The exercise:
Could you extract every entry below and reproduce it exactly?
▼
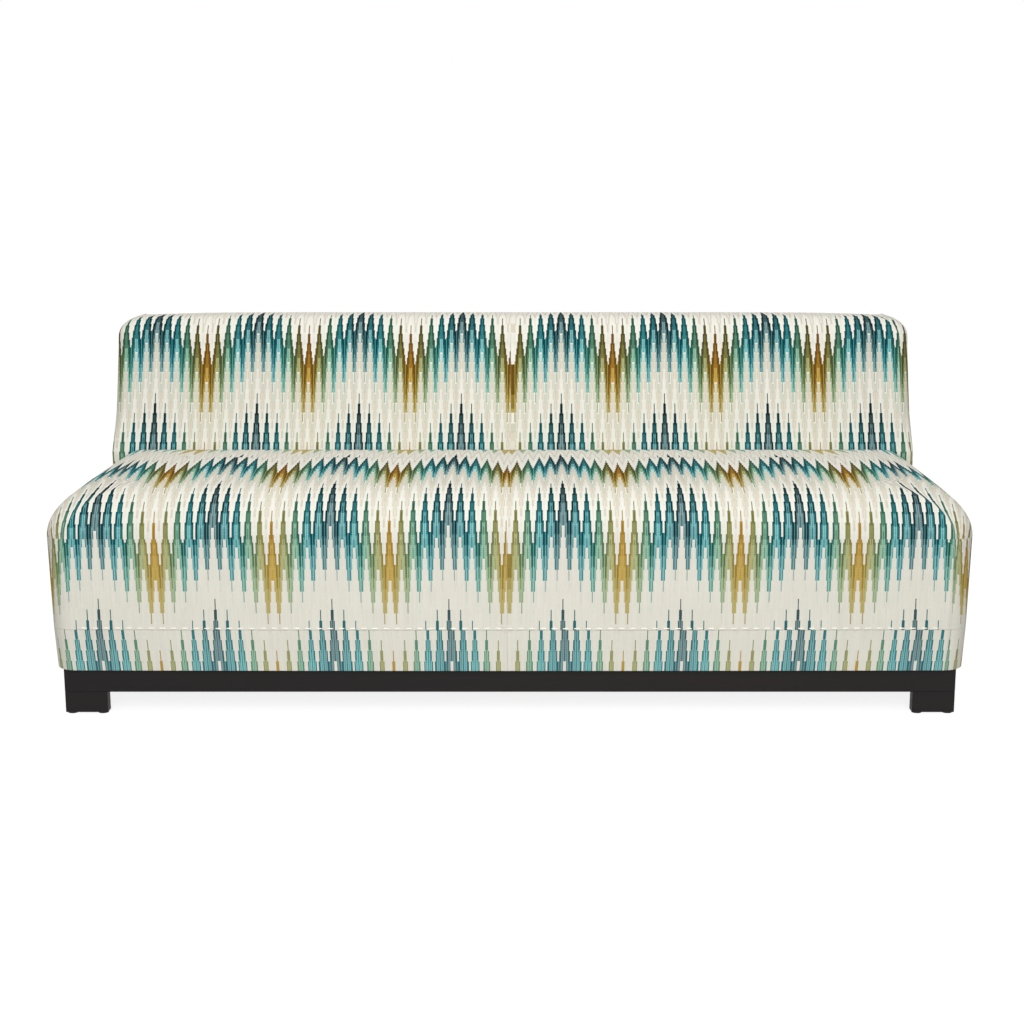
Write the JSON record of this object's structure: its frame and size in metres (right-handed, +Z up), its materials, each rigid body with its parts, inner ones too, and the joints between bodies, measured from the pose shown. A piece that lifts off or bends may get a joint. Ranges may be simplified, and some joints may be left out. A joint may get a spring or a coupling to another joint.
{
  "type": "armless sofa",
  "caption": "Low armless sofa with a wide tight seat, a leaning tight back in flame stitch fabric and a dark wood base on bracket feet.",
  "frame": {"origin": "on the floor, at the middle of the footprint's bounding box", "axes": "+Z up, +X along the length, -Y towards the person's legs, so the sofa faces -Y"},
  "size_m": [1.992, 0.8813, 0.803],
  "materials": {
    "dark_stained_wood": "satin espresso stain",
    "frame_hardwood": "planed, unfinished",
    "flame_stitch_fabric": "woven flame stitch in teal, gold and cream",
    "stitching_thread": "cream thread",
    "foam": "open cell upholstery foam, soft",
    "wadding": "polyester fibre",
    "burlap": "plain weave",
    "webbing": "elastic webbing",
    "dust_sheet": "black spunbond",
    "panel_board": "grey board",
    "spring_steel": "oiled spring steel",
    "zinc_steel": "zinc plated",
    "glide_plastic": "nylon"
  },
  "bodies": {
    "root": {"back_burlap": "burlap", "back_foam": "foam", "back_lower_rail": "frame_hardwood", "back_middle_rail": "frame_hardwood", "back_side_middle_rails": "frame_hardwood", "back_top_rail": "frame_hardwood", "back_wadding": "wadding", "back_webbing": "webbing", "base_corner_blocks": "frame_hardwood", "base_screws": "zinc_steel", "border_band": "flame_stitch_fabric", "center_beam": "frame_hardwood", "center_front_leg": "frame_hardwood", "center_rear_leg": "frame_hardwood", "dust_cover": "dust_sheet", "foot_glides": "glide_plastic", "foot_screws": "zinc_steel", "front_base_rail": "dark_stained_wood", "front_left_foot": "dark_stained_wood", "front_right_foot": "dark_stained_wood", "front_seat_rail": "frame_hardwood", "inside_back_cover": "flame_stitch_fabric", "left_base_rail": "dark_stained_wood", "left_cheek": "frame_hardwood", "left_post": "frame_hardwood", "left_seat_rail": "frame_hardwood", "left_stretcher": "frame_hardwood", "left_upright": "frame_hardwood", "outside_back_board": "panel_board", "outside_back_cover": "flame_stitch_fabric", "post_bolts": "zinc_steel", "post_nuts": "zinc_steel", "post_washers": "zinc_steel", "rear_base_rail": "dark_stained_wood", "rear_left_foot": "dark_stained_wood", "rear_right_foot": "dark_stained_wood", "rear_seat_rail": "frame_hardwood", "right_base_rail": "dark_stained_wood", "right_cheek": "frame_hardwood", "right_post": "frame_hardwood", "right_seat_rail": "frame_hardwood", "right_stretcher": "frame_hardwood", "right_upright": "frame_hardwood", "seam_stitches": "stitching_thread", "seat_burlap": "burlap", "seat_corner_blocks": "frame_hardwood", "seat_cover": "flame_stitch_fabric", "seat_foam_core": "foam", "seat_foam_topper": "foam", "seat_wadding": "wadding", "sinuous_springs": "spring_steel", "spring_clips": "spring_steel", "spring_rail": "frame_hardwood", "spring_tie_wires": "spring_steel"}
  },
  "joints": []
}
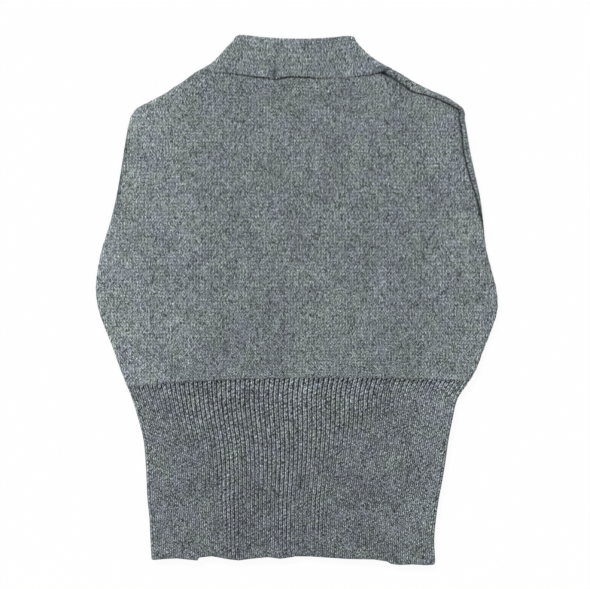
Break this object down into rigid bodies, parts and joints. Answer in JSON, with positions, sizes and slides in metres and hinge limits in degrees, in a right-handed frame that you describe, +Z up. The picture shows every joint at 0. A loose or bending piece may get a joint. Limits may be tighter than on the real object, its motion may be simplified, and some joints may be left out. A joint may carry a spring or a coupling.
{
  "type": "cat sweater",
  "caption": "Sleeveless knitted pullover for a cat, laid flat, with a long ribbed lower part, a doubled neck band and narrow bands round its armholes.",
  "frame": {"origin": "On the surface the garment lies on, under the middle of its outline.", "axes": "+X runs across the garment to its right as seen from above, +Y from hem to neck, +Z up from the surface, out of the back."},
  "size_m": [0.2582, 0.3396, 0.0068],
  "materials": {
    "jersey": "plain knit in a mottled mid grey wool blend, faintly bluish green, with a soft fuzz",
    "rib": "ribbed knit of the same yarn, with dark grooves between its ribs",
    "collar_knit": "doubled neck band of the same yarn, a little lighter",
    "band_knit": "narrow armhole band of the same yarn, its stitches across the band"
  },
  "bodies": {
    "root": {"back_body": "jersey", "front_body": "jersey", "back_rib": "rib", "front_rib": "rib", "collar": "collar_knit", "armhole_band_left": "band_knit", "armhole_band_right": "band_knit"}
  },
  "joints": []
}
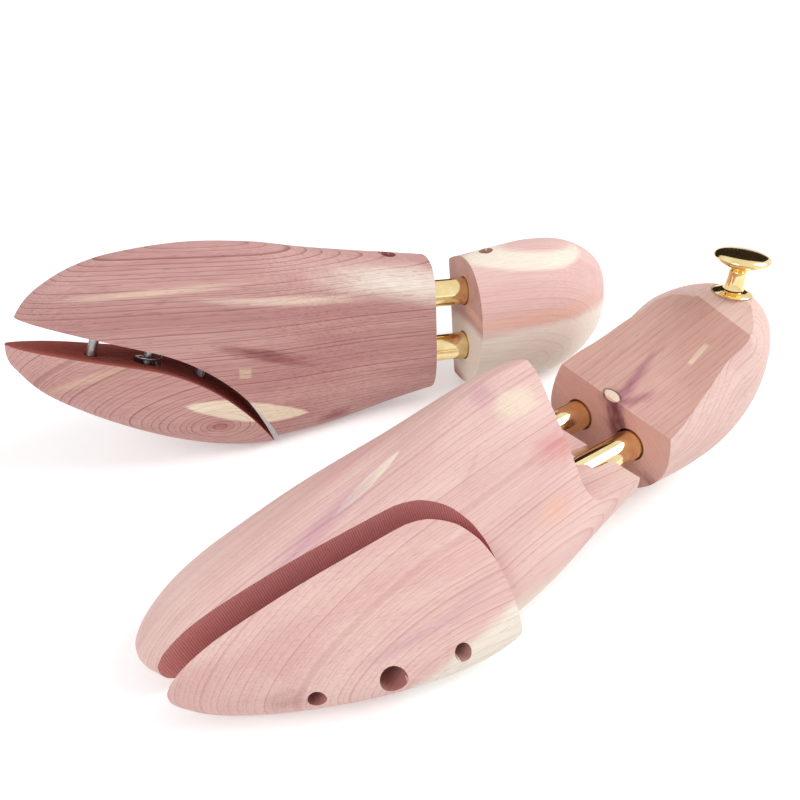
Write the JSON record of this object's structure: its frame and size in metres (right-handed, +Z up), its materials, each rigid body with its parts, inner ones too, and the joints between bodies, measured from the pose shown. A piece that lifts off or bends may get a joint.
▲
Output:
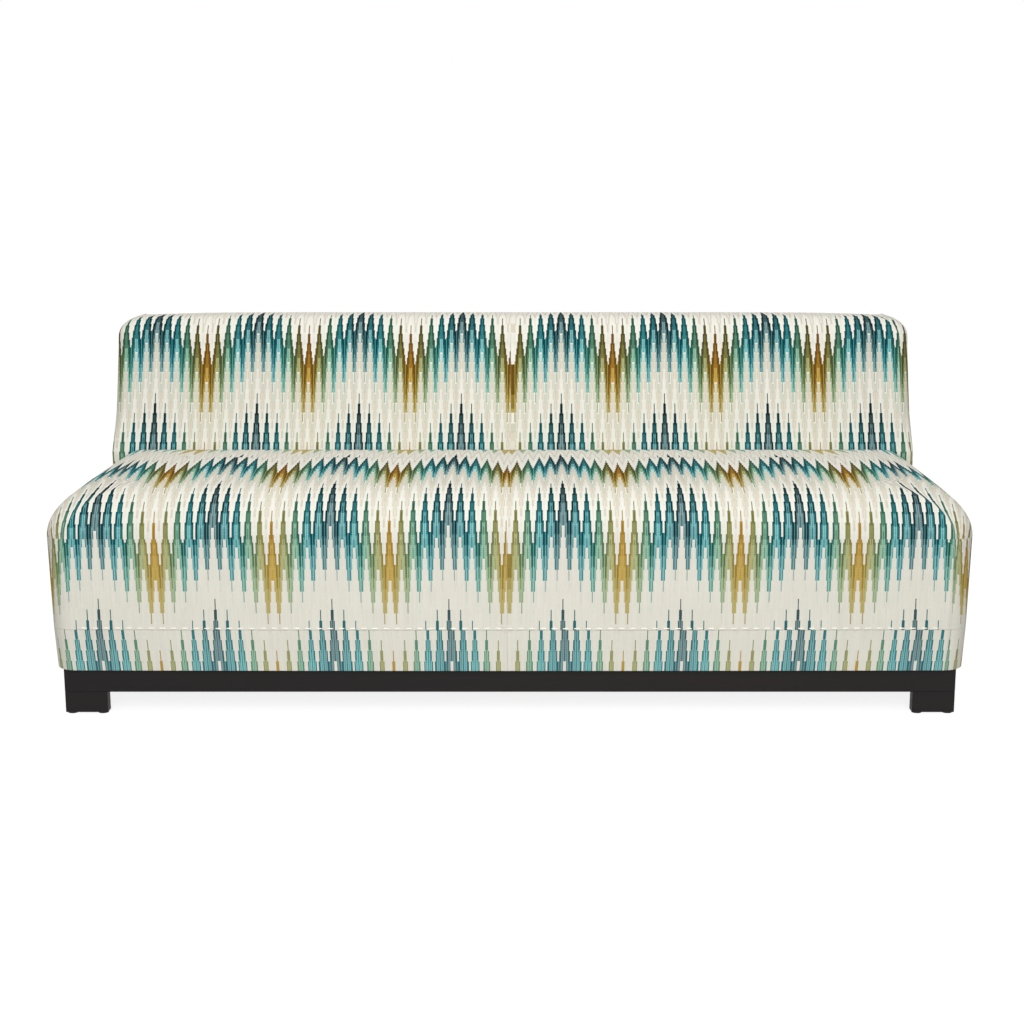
Write the JSON record of this object's structure: its frame and size in metres (right-handed, +Z up), its materials, each rigid body with its parts, inner ones too, and the joints between bodies, measured from the pose shown. A piece that lifts off or bends may get a joint. Ranges may be simplified, and some joints may be left out. A joint may get a spring or a coupling to another joint.
{
  "type": "armless sofa",
  "caption": "Low armless sofa with a wide tight seat, a leaning tight back in flame stitch fabric and a dark wood base on bracket feet.",
  "frame": {"origin": "on the floor, at the middle of the footprint's bounding box", "axes": "+Z up, +X along the length, -Y towards the person's legs, so the sofa faces -Y"},
  "size_m": [1.992, 0.8813, 0.803],
  "materials": {
    "dark_stained_wood": "satin espresso stain",
    "frame_hardwood": "planed, unfinished",
    "flame_stitch_fabric": "woven flame stitch in teal, gold and cream",
    "stitching_thread": "cream thread",
    "foam": "open cell upholstery foam, soft",
    "wadding": "polyester fibre",
    "burlap": "plain weave",
    "webbing": "elastic webbing",
    "dust_sheet": "black spunbond",
    "panel_board": "grey board",
    "spring_steel": "oiled spring steel",
    "zinc_steel": "zinc plated",
    "glide_plastic": "nylon"
  },
  "bodies": {
    "root": {"back_burlap": "burlap", "back_foam": "foam", "back_lower_rail": "frame_hardwood", "back_middle_rail": "frame_hardwood", "back_side_middle_rails": "frame_hardwood", "back_top_rail": "frame_hardwood", "back_wadding": "wadding", "back_webbing": "webbing", "base_corner_blocks": "frame_hardwood", "base_screws": "zinc_steel", "border_band": "flame_stitch_fabric", "center_beam": "frame_hardwood", "center_front_leg": "frame_hardwood", "center_rear_leg": "frame_hardwood", "dust_cover": "dust_sheet", "foot_glides": "glide_plastic", "foot_screws": "zinc_steel", "front_base_rail": "dark_stained_wood", "front_left_foot": "dark_stained_wood", "front_right_foot": "dark_stained_wood", "front_seat_rail": "frame_hardwood", "inside_back_cover": "flame_stitch_fabric", "left_base_rail": "dark_stained_wood", "left_cheek": "frame_hardwood", "left_post": "frame_hardwood", "left_seat_rail": "frame_hardwood", "left_stretcher": "frame_hardwood", "left_upright": "frame_hardwood", "outside_back_board": "panel_board", "outside_back_cover": "flame_stitch_fabric", "post_bolts": "zinc_steel", "post_nuts": "zinc_steel", "post_washers": "zinc_steel", "rear_base_rail": "dark_stained_wood", "rear_left_foot": "dark_stained_wood", "rear_right_foot": "dark_stained_wood", "rear_seat_rail": "frame_hardwood", "right_base_rail": "dark_stained_wood", "right_cheek": "frame_hardwood", "right_post": "frame_hardwood", "right_seat_rail": "frame_hardwood", "right_stretcher": "frame_hardwood", "right_upright": "frame_hardwood", "seam_stitches": "stitching_thread", "seat_burlap": "burlap", "seat_corner_blocks": "frame_hardwood", "seat_cover": "flame_stitch_fabric", "seat_foam_core": "foam", "seat_foam_topper": "foam", "seat_wadding": "wadding", "sinuous_springs": "spring_steel", "spring_clips": "spring_steel", "spring_rail": "frame_hardwood", "spring_tie_wires": "spring_steel"}
  },
  "joints": []
}
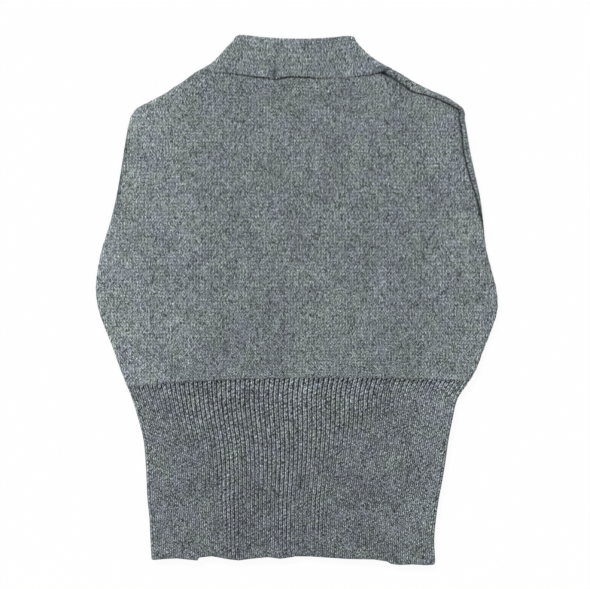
Break this object down into rigid bodies, parts and joints. Answer in JSON, with positions, sizes and slides in metres and hinge limits in degrees, in a right-handed frame that you describe, +Z up. The picture shows every joint at 0. A loose or bending piece may get a joint. Limits may be tighter than on the real object, its motion may be simplified, and some joints may be left out. A joint may carry a spring or a coupling.
{
  "type": "cat sweater",
  "caption": "Sleeveless knitted pullover for a cat, laid flat, with a long ribbed lower part, a doubled neck band and narrow bands round its armholes.",
  "frame": {"origin": "On the surface the garment lies on, under the middle of its outline.", "axes": "+X runs across the garment to its right as seen from above, +Y from hem to neck, +Z up from the surface, out of the back."},
  "size_m": [0.2582, 0.3396, 0.0068],
  "materials": {
    "jersey": "plain knit in a mottled mid grey wool blend, faintly bluish green, with a soft fuzz",
    "rib": "ribbed knit of the same yarn, with dark grooves between its ribs",
    "collar_knit": "doubled neck band of the same yarn, a little lighter",
    "band_knit": "narrow armhole band of the same yarn, its stitches across the band"
  },
  "bodies": {
    "root": {"back_body": "jersey", "front_body": "jersey", "back_rib": "rib", "front_rib": "rib", "collar": "collar_knit", "armhole_band_left": "band_knit", "armhole_band_right": "band_knit"}
  },
  "joints": []
}
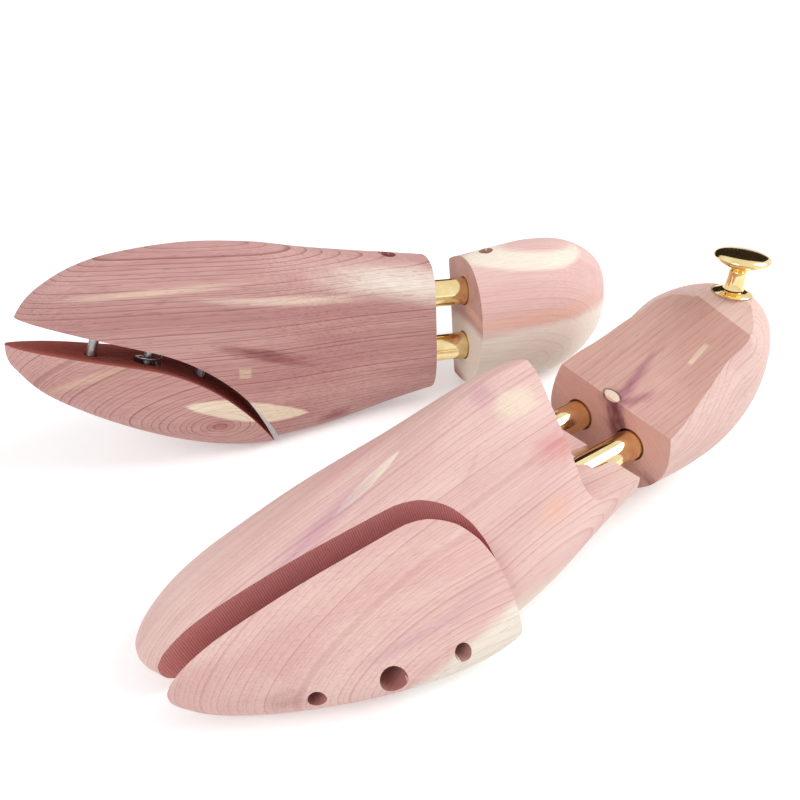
Write the JSON record of this object's structure: its frame and size in metres (right-handed, +Z up), its materials, each rigid body with its parts, inner ones too, and the joints between bodies, measured from the pose shown. A piece that lifts off or bends may get a joint.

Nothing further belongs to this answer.